The 33-year-old Naderkhani converted to Christianity from Islam in 1997, when he was 19. He was arrested in 2009, when he was serving as the pastor of a small church in the northern city of Rasht. A court sentenced him to hanging after convicting him of apostasy.  
Islamic law in Iran says a Muslim who converts to another faith can face the death penalty. 
Naderkhani's wife was sentenced to life imprisonment but has been released. 
Call To Repent
The Supreme Court upheld Naderkhani's sentence but said his conviction would be overturned if he repented and renounced his conversion.
Lawyer Dadkhah said that at a recent court appearance Naderkhani refused multiple demands to repent. 
Dadkhah said he argued against the death sentence for his client. 
"I said that at the time of Prophet Mohammad no one was killed for being an apostate. The history of Islam shows that at the time of the Prophet three tribes became apostate but the Prophet didn't [order] them to be killed. There's nothing about killing apostates in the Koran," he said. 

Dadkhah is a prominent human rights advocate and a colleague of Nobel Peace Prize winner Shirin Ebadi.

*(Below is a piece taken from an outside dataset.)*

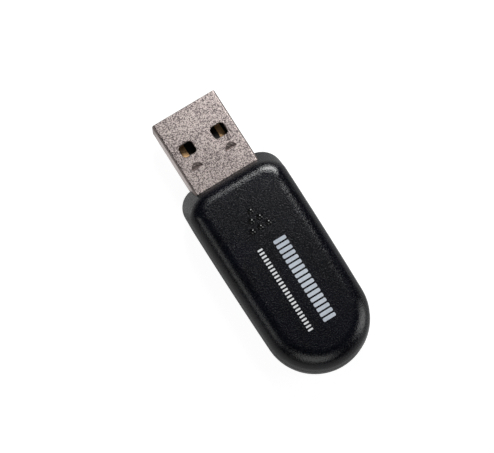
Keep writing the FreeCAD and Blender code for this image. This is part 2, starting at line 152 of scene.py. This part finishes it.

In July, he was sentenced to nine years in prison and banned for 10 years from practicing law.

He has appealed the sentence and is waiting for a final decision.

The court is due to announce its final decision on Naderkhani's conviction in the next few days. 
The case has led to strong criticism by the United States and Britain. 
The U.S. government on September 29 condemned Naderkhani's conviction and called on Iran to release him. 
A statement from the White House said, "That the Iranian authorities would try to force [Naderkhani] to renounce [his] faith violates the religious values they claim to defend, crosses all bounds of decency, and breaches Iran's own international obligations."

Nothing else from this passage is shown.